▶ _To do_: Send back exactly the lines from the opening line of the records below through the one with "return middle +".
— START —
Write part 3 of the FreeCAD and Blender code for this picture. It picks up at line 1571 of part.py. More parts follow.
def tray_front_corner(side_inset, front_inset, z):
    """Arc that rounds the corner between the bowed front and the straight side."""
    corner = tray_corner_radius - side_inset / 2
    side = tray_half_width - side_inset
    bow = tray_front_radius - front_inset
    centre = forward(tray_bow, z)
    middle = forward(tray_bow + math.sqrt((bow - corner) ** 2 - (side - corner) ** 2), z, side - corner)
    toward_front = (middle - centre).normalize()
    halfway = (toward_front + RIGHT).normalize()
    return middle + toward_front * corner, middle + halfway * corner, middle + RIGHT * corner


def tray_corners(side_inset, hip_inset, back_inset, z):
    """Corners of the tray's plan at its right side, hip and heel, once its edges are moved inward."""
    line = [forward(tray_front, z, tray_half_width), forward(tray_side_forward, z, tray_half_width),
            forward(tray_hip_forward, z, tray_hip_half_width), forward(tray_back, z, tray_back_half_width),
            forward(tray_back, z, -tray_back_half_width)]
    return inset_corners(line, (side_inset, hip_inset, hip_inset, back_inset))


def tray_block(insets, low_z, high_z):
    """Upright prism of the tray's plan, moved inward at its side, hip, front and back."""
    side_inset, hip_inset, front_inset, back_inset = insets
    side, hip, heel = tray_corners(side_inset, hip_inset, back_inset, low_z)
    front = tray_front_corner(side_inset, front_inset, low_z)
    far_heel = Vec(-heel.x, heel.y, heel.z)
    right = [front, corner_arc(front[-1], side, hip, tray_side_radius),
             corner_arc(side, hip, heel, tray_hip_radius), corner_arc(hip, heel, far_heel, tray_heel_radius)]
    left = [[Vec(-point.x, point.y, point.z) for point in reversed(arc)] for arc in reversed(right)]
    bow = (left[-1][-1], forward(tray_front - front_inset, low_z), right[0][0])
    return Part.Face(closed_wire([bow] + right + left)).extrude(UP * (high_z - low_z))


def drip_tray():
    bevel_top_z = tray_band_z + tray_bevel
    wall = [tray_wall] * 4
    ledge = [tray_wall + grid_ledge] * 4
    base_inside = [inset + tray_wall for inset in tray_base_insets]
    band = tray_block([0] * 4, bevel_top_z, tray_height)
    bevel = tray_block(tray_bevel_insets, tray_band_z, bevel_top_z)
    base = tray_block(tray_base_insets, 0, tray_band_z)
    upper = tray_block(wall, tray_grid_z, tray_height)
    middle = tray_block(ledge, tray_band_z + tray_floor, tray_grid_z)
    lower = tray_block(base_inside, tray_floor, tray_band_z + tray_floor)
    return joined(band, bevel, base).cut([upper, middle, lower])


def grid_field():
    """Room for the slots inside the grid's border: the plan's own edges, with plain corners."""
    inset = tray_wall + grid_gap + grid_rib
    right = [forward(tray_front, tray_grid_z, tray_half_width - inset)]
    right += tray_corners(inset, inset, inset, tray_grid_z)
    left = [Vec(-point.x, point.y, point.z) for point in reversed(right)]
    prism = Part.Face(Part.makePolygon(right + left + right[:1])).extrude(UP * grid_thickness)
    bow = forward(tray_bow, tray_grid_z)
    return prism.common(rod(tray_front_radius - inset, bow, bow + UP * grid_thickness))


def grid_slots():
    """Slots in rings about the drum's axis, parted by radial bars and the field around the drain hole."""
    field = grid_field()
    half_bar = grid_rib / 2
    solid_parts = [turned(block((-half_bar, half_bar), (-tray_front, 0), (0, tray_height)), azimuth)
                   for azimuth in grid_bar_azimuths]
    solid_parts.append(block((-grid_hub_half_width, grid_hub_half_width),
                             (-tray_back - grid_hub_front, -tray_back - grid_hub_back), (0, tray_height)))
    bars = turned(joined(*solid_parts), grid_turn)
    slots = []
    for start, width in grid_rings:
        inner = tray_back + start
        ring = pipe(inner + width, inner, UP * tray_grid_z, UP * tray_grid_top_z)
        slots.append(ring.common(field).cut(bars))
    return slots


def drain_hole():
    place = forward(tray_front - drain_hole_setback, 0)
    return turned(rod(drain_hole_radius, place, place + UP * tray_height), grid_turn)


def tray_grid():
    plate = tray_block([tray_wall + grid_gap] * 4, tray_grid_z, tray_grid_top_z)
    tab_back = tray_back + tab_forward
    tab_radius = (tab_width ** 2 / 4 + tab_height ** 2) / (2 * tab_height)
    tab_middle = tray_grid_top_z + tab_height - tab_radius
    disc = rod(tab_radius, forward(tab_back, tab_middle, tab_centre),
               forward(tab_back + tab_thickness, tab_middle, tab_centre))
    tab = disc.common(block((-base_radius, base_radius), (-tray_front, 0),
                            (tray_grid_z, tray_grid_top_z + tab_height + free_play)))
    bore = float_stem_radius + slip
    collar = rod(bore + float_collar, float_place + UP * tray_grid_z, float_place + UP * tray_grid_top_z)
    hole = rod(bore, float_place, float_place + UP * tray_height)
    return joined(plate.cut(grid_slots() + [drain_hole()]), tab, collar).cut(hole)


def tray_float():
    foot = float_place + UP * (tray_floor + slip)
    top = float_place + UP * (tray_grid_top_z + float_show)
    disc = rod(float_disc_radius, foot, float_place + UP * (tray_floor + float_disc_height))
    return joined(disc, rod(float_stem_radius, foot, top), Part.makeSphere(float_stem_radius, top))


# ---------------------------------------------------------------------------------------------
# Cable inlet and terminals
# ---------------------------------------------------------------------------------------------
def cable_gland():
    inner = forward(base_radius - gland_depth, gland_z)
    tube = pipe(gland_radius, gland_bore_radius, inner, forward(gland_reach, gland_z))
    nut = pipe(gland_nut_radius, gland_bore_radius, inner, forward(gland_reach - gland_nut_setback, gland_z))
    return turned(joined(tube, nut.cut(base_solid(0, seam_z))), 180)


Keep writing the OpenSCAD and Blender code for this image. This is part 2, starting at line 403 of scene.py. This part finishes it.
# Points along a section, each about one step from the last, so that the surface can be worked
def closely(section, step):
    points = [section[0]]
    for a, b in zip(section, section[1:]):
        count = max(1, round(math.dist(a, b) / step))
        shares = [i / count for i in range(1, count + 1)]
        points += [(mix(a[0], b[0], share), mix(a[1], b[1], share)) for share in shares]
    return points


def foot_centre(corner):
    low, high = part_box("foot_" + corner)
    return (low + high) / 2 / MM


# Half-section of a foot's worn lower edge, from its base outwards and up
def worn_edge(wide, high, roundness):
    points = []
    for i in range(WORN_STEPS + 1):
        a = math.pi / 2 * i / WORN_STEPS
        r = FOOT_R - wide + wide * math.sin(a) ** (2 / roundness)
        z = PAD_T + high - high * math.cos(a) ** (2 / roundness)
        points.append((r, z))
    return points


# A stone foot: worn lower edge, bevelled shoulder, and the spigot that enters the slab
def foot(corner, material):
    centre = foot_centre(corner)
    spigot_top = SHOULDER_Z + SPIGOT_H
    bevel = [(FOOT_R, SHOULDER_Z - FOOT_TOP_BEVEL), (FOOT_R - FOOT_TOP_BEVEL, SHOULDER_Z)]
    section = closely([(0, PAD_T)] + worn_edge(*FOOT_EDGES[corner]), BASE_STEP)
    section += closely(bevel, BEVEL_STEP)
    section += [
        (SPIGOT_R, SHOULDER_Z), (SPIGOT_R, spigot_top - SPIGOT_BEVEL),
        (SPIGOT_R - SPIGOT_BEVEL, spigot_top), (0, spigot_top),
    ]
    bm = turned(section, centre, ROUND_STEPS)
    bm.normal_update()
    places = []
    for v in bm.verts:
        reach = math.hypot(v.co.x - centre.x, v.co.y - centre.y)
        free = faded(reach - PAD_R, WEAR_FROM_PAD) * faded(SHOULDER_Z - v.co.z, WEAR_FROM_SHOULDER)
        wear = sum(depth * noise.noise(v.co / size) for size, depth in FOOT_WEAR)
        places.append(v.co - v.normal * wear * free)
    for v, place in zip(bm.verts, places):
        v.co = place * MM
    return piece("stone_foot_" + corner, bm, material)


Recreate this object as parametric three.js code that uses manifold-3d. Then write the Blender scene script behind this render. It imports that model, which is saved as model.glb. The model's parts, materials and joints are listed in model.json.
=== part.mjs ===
— END —
▶ _Written solution_:
Write part 3 of the FreeCAD and Blender code for this picture. It picks up at line 1571 of part.py. More parts follow.
def tray_front_corner(side_inset, front_inset, z):
    """Arc that rounds the corner between the bowed front and the straight side."""
    corner = tray_corner_radius - side_inset / 2
    side = tray_half_width - side_inset
    bow = tray_front_radius - front_inset
    centre = forward(tray_bow, z)
    middle = forward(tray_bow + math.sqrt((bow - corner) ** 2 - (side - corner) ** 2), z, side - corner)
    toward_front = (middle - centre).normalize()
    halfway = (toward_front + RIGHT).normalize()
    return middle + toward_front * corner, middle + halfway * corner, middle + RIGHT * corner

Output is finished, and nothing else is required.